Table 1 – Objective 1 Results

Figure 1 – Block Flow Diagram of the facility with infrastructure improvement options


Modeling the Existing Plant

Modeling the existing plant was a necessary step for two important reasons:

  1. The existing plant model establishes the baseline for evaluating any possible production improvements.

  2. Results from existing facility model were validated by matching them with operational history. This proves the methodology is sound.

Additional Infrastructure

The additional capital infrastructure was modeled in the same manner as the existing plant, including a second SAGD facility, new supply and product tanks, larger intermediate tanks, and new interconnects (see Figure 1).

Objective 2 Results

To evaluate the proposed tank sizes, sensitivity case models were run that varied the sizes of each tank, one at a time.

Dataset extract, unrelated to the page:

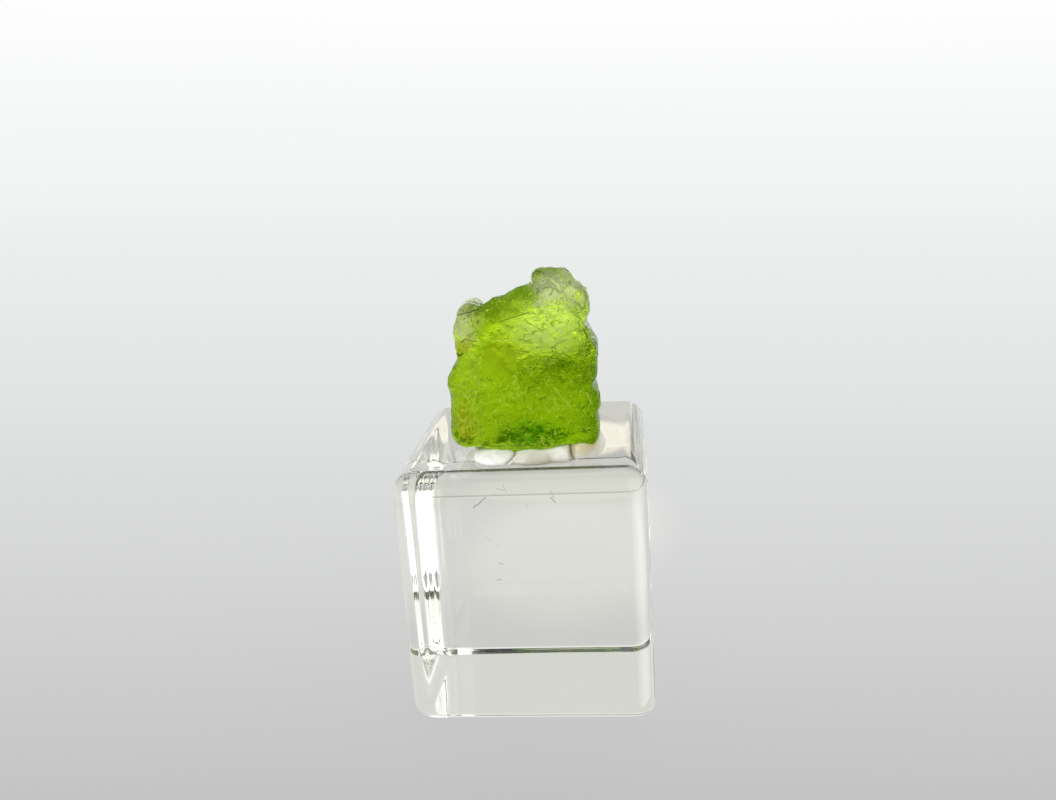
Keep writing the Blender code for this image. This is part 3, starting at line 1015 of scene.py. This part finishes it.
# %% Tack material
# Spots of painted shade: under the stone in the middle, on the right lump, and in the crease.
PAINTED_SHADE_SPOTS = [
    ("#B4AE98", (1.9, -9.0, 27.6), (2.6, 3.0, 1.0)),
    ("#DCD0A4", (6.6, -8.5, 29.3), (1.6, 3.0, 1.0)),
    ("#B8AE90", (5.3, -9.0, 28.9), (0.35, 2.0, 1.2)),
]
PUTTY_DULL, PUTTY_FRESH = "#F6F2E8", "#FFFFFC"
BLOTCH_SIZE = 1.1 * MM
PUTTY_GRAIN, PUTTY_GRAIN_HEIGHT = 0.25 * MM, 0.04 * MM
LIGHT_SINKS = {
    "Subsurface Weight": 0.25,
    "Subsurface Radius": (1.0, 0.85, 0.7),
    "Subsurface Scale": 0.4 * MM,
}


def tack_material():
    """White mineral putty: matt, a little waxy, with painted shade in places."""
    made, tree, surface = new_material("white mineral putty")
    place = add_node(tree, "ShaderNodeTexCoord", output="Object")
    blotch = add_node(
        tree, "ShaderNodeTexNoise", inputs={"Vector": place, "Scale": 1 / BLOTCH_SIZE, "Detail": 3.0}
    )
    colour = add_node(
        tree,
        "ShaderNodeMix",
        LAYERS,
        {"Factor": blotch, UNDER: linear(PUTTY_DULL), OVER: linear(PUTTY_FRESH)},
    )
    # The spots laid over the putty's colour are painted shade.
    feed(tree, surface, {"Base Color": tinted(tree, place, colour, PAINTED_SHADE_SPOTS), "Roughness": 0.45})
    feed(tree, surface, LIGHT_SINKS)
    grain = add_node(
        tree,
        "ShaderNodeTexNoise",
        inputs={"Vector": place, "Scale": 1 / PUTTY_GRAIN, "Detail": 4.0, "Roughness": 0.65},
    )
    bump = add_node(
        tree,
        "ShaderNodeBump",
        inputs={"Height": grain, "Distance": PUTTY_GRAIN_HEIGHT, "Strength": 0.5},
    )
    feed(tree, surface, {"Normal": bump})
    return made


putty = tack_material()
tack = grown(tack_skin, "kneaded_tack", kneading_tree(), {**KNEADING, "Finish": putty})
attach(tack, "root")
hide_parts("mineral_tack")
print("tack:", len(tack.data.polygons), "quads")

# %% [markdown]
# ## The block
# Cast acrylic, flame polished, every edge eased. The edges do most of the work in the picture,
# bending the room into bright and dark lines, so their section matters: all are round, but the
# foot's edges are of unlike radii, the front one the largest. The block is built as a stack of
# rounded rectangles, from the foot to the top. At each level every side is drawn in by what its own
# round edge asks for, and the levels lie closest together where the edges turn fastest.

# %% Block
UPRIGHT_EDGE = 2.3 * MM
TOP_EDGE, TOP_FRONT_EDGE = 2.3 * MM, 2.6 * MM
FOOT_SIDE_EDGE, FOOT_BACK_EDGE, FOOT_FRONT_EDGE = 1.8 * MM, 1.1 * MM, 3.0 * MM
SMALLEST_CORNER = 0.3 * MM
EDGE_STEPS = 22
FLAT_BORDER = 0.12 * MM


def quarter_turn():
    """Points on a quarter of a circle of radius 1, from (0, 1) to (1, 0)."""
    turns = [math.pi / 2 * i / EDGE_STEPS for i in range(EDGE_STEPS + 1)]
    return [(math.sin(turn), math.cos(turn)) for turn in turns]


def drawn_in(height, radius):
    """How far a round edge draws the wall in, this high above the flat that it meets."""
    short = max(radius - height, 0.0)
    return radius - math.sqrt(max(radius**2 - short**2, 0.0))


def rectangle_ring(shape, level, side_inset, back_inset, front_inset):
    """One closed ring of points: the block's outline with round corners, drawn in."""
    reach = max(UPRIGHT_EDGE - side_inset, SMALLEST_CORNER)
    quarter = [(along * reach, across * reach) for along, across in quarter_turn()]
    quarter = [(-FLAT_BORDER, reach)] + quarter + [(reach, -FLAT_BORDER)]
    right, left = block_high.x - side_inset - reach, block_low.x + side_inset + reach
    back, front = block_high.y - back_inset - reach, block_low.y + front_inset + reach
    ring = []
    for i, corner in enumerate(((right, back), (right, front), (left, front), (left, back))):
        turn = Matrix.Rotation(-math.pi / 2 * i, 2)
        ring += [
            shape.verts.new((*(Vector(corner) + turn @ Vector(point)), level))
            for point in quarter
        ]
    return ring


def levels_of_edge(radii):
    """Heights from a flat, close together where a round edge of any of these radii turns fast."""
    levels = {0.0, max(radii) + FLAT_BORDER}
    for radius in radii:
        levels |= {radius * (1 - up) for _, up in quarter_turn()}
    return sorted(levels)


def eased_block():
    shape = bmesh.new()
    rings = []
    foot_edges = (FOOT_SIDE_EDGE, FOOT_BACK_EDGE, FOOT_FRONT_EDGE)
    for height in levels_of_edge(foot_edges):
        insets = [drawn_in(height, radius) for radius in foot_edges]
        rings.append(rectangle_ring(shape, block_low.z + height, *insets))
    top_edges = (TOP_EDGE, TOP_EDGE, TOP_FRONT_EDGE)
    for height in reversed(levels_of_edge(top_edges)):
        insets = [drawn_in(height, radius) for radius in top_edges]
        rings.append(rectangle_ring(shape, block_high.z - height, *insets))
    for lower, upper in zip(rings, rings[1:]):
        for i in range(len(lower)):
            j = (i + 1) % len(lower)
            shape.faces.new((lower[i], lower[j], upper[j], upper[i]))
    shape.faces.new(rings[0])
    shape.faces.new(rings[-1])
    bmesh.ops.remove_doubles(shape, verts=shape.verts, dist=MERGE_DISTANCE)
    bmesh.ops.recalc_face_normals(shape, faces=shape.faces)
    mesh = as_mesh(shape, "clear_block")
    mesh.shade_smooth()
    return mesh


block_mesh = eased_block()
print("block:", len(block_mesh.polygons), "faces")

# %% [markdown]
# ## Acrylic
# Polished cast acrylic has no grain, hardly any colour and a sharp reflection, at an index of 1.49.
# Three things sit in its base colour. A thin dark loop along the border of the front top edge is
# painted shade, for the dark line that the edge bends in from the room. A warm tinge near the top
# is painted light, for the warm glow seen through the top face. Lint clings to the front, in hairs
# and faint smudges.

# %% Acrylic material
ACRYLIC_IOR = 1.49
ACRYLIC_TINT, PAINTED_WARM_TINT = "#FAFAF6", "#F6F6EA"
PAINTED_DARK_LOOP, LINT_SHADE = "#3A372E", "#4C4A42"
LOOP_MIDDLE = Vector((1.25, 0.0, 26.82)) * MM
LOOP_HALF = Vector((11.1, 100.0, 0.95)) * MM
LOOP_CORNER = 0.9 * MM
LOOP_LINE = 0.07 * MM

# Heights and depths in millimetres between which something begins, with its values, if it has any:
# where the painted warm tinge lies, how much the painted dark loop covers, where it lies, and where
# the front is.
PAINTED_WARMTH_BY_HEIGHT = (24.3, 25.3)
LOOP_BY_HEIGHT = (25.9, 26.5, 0.5, 0.97)
LOOP_BY_DEPTH = (-10.9, -11.1)
FRONT_BY_DEPTH = (-12.6, -12.9)

# Each hair or smudge is a start, an end and a width in millimetres, and how much it covers.
LINT = [
    ((-4.2, 24.74), (-2.95, 25.74), 0.07, 0.8),
    ((3.3, 26.15), (3.65, 25.45), 0.06, 0.6),
    ((3.25, 25.6), (3.8, 25.0), 0.06, 0.8),
    ((-1.9, 26.5), (-1.2, 26.3), 0.06, 0.4),
    ((-1.3, 26.8), (-0.9, 26.1), 0.05, 0.4),
    ((-2.3, 26.0), (-1.3, 25.8), 0.05, 0.3),
    ((1.0, 24.9), (1.05, 24.5), 0.05, 0.4),
    ((-2.2, 18.75), (-1.8, 18.62), 0.08, 0.5),
    ((-2.5, 16.95), (-2.1, 17.05), 0.08, 0.6),
    ((-4.0, 22.1), (-3.5, 22.35), 0.12, 0.12),
    ((-3.3, 21.6), (-2.9, 21.2), 0.14, 0.12),
    ((-2.4, 20.7), (-1.9, 20.5), 0.16, 0.1),
]
LINT_WAVER = (0.6 * MM, 0.15 * MM)


def loop_line(tree, place, depth):
    """1 on the border of the front top edge, a long loop with round ends, and 0 elsewhere."""
    away = add_node(tree, "ShaderNodeVectorMath", MINUS, {0: place, 1: LOOP_MIDDLE})
    folded = add_node(tree, "ShaderNodeVectorMath", {"operation": "ABSOLUTE"}, {0: away})
    core = LOOP_HALF - Vector((LOOP_CORNER, 0.0, LOOP_CORNER))
    past = add_node(tree, "ShaderNodeVectorMath", MINUS, {0: folded, 1: core})
    past = add_node(tree, "ShaderNodeVectorMath", LARGER, {0: past, 1: (0.0, 0.0, 0.0)})
    reach = add_node(tree, "ShaderNodeVectorMath", {"operation": "LENGTH"}, {0: past})
    off = add_node(tree, "ShaderNodeMath", MINUS, {0: reach, 1: LOOP_CORNER})
    off = add_node(tree, "ShaderNodeMath", {"operation": "ABSOLUTE"}, {0: off})
    line = add_node(
        tree,
        "ShaderNodeMapRange",
        EASED,
        {"Value": off, **between(LOOP_LINE * 1.6, LOOP_LINE * 0.4)},
    )
    on_edge = by_place(tree, depth, *LOOP_BY_DEPTH)
    return add_node(tree, "ShaderNodeMath", TIMES, {0: line, 1: on_edge})


def acrylic_material():
    """Polished cast acrylic, with the painted dark loop, the painted warm tinge and the lint in its
    base colour.
    """
    made, tree, surface = new_material("polished cast acrylic")
    place = add_node(tree, "ShaderNodeTexCoord", output="Object")
    depth = add_node(tree, "ShaderNodeSeparateXYZ", inputs={"Vector": place}, output="Y")
    height = depth.node.outputs["Z"]
    # The dark loop is painted shade, for the edge's dark line.
    line = loop_line(tree, place, depth)
    cover = by_place(tree, height, *LOOP_BY_HEIGHT)
    line = add_node(tree, "ShaderNodeMath", TIMES, {0: line, 1: cover})
    # The warm tinge near the top is painted light.
    painted_warmth = by_place(tree, height, *PAINTED_WARMTH_BY_HEIGHT)
    coats = [(painted_warmth, 1.0, PAINTED_WARM_TINT), (line, 1.0, PAINTED_DARK_LOOP)]
    colour = coated(tree, linear(ACRYLIC_TINT), coats)
    on_front = by_place(tree, depth, *FRONT_BY_DEPTH)
    lint_place = wavered(tree, place, *LINT_WAVER)
    for start, end, width, share in LINT:
        hair = scratch(tree, lint_place, start, end, width)
        hair = add_node(tree, "ShaderNodeMath", TIMES, {0: hair, 1: on_front})
        colour = coated(tree, colour, [(hair, share, LINT_SHADE)])
    polish = {"Transmission Weight": 1.0, "IOR": ACRYLIC_IOR, "Roughness": 0.0}
    feed(tree, surface, {"Base Color": colour, **polish})
    return made


block_mesh.materials.append(acrylic_material())
block = add_object("clear_block", block_mesh)
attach(block, "root")
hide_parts("display_block")
print("lint:", len(LINT), "hairs and smudges")

# %% [markdown]
# ## Which card lights what
# Now that the pieces are there, each card is told the one piece that it lights.

# %% Light linking
LIT_BY = {"side card": block, "key card": stone, "back card": stone, "tack card": tack}
for name, lit in LIT_BY.items():
    receivers = bpy.data.collections.new("lit by the " + name)
    receivers.objects.link(lit)
    cards[name].light_linking.receiver_collection = receivers
    print(name, "lights", lit.name)

# %% [markdown]
# ## Rays that go a long way
# In clear things a ray may be turned many times before it leaves. These limits let it, so that no
# dark hole shows where a short path would give up.

# %% Bounces
paths = bpy.context.scene.cycles
paths.max_bounces = 24
paths.transmission_bounces = 24
paths.glossy_bounces = 16
paths.diffuse_bounces = 4
print("a ray may turn", paths.max_bounces, "times")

As illustrated in the chart below, several tank sizes can be reduced without harming production. This yielded capital savings of at least $40 million.

Chart 1 – Objective 2 Results Sample

Other Sensitivity Cases

Realizing the power and benefit of the model, our client asked that we build several other sensitivity case models to evaluate other potential investments. One such case was to add additional capacity to produce hydrogen (a necessary component for hydrocracking, a part of the crude upgrading process).

The additional hydrogen supply improves the on-stream factor by 1.5%, yielding a possible annual revenue improvement of about $30 million.

Maximize Return on Investment

At the end of the study, our client was able to move forward confidently knowing that the infrastructure improvements they were evaluating would generate sufficient return on investment to justify the Capital Expenditure (CapEx). In fact, assuming a WTI equivalent spot price of $100, per barrel, this Opgrade study shows the infrastructure improvements generate a return on investment (IRR) in excess of 30%.

Beyond the CapEx justification, this study also demonstrated the possibility of at least $40 million in CapEx reductions and $30 million in annual revenue improvements. When compared to the cost of the study, either outcome generates a return of 100:1 in the first year.